The Don Chedi Monument (พระบรมราชานุสรณ์ดอนเดจีย์, ) is a royal memorial Don Chedi district , Suphan Buri province, Thailand, built to commemorate King Naresuan of Ayutthaya's legendary 1593 victorious elephant duel over the Burmese uparaja Mingyi Swa in the battle of Nong Sarai. It was built on the site of a ruined chedi (stupa), believed to have originally been erected by Naresuan, and comprises a new chedi covering the ruins, and a statue of Naresuan mounted on his war elephant.

The search for the site's location was initiated by the historian Prince Damrong Rajanubhab following the discovery of the Luang Prasoet Chronicle, which identified the site of the duel as a place called Nong Sarai. The ruins were discovered by the Governor of Suphan Buri in 1913, and King Vajiravudh made a pilgrimage to the site in January 1914. Plans were made to build a new chedi to house the ruins, but this was shelved due to the poor economy. The project was later revived in 1950 by the government of Plaek Pibulsonggram, and the memorial, with the new chedi and the royal statue designed by Silpa Birasri, was opened in 1959 during the government of Sarit Thanarat.
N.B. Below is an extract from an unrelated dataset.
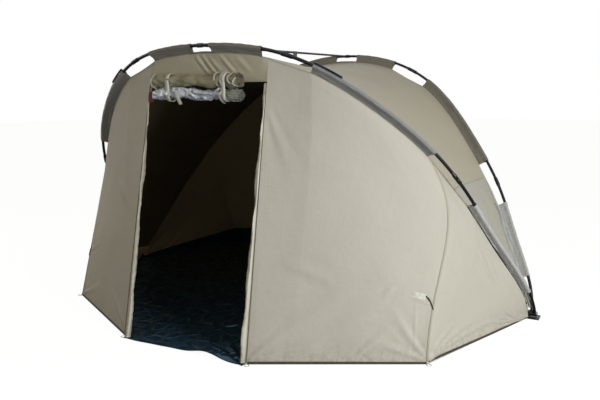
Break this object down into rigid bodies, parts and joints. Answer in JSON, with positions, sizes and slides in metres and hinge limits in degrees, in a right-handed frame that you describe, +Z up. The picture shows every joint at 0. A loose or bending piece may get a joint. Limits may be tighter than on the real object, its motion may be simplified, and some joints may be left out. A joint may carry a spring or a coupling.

The identification of the site has been disputed, most significantly by proponents of a different site in Kanchanaburi province's Phanom Thuan district. The debate gained national attention around 1972–1973, but was shut down as the country slid back into dictatorship following the 6 October 1976 massacre. Other dissenters question the existence of a historical stupa altogether, citing either disagreement between sources or the fact that the historicity of the duel itself is disputed by Burmese chronicles.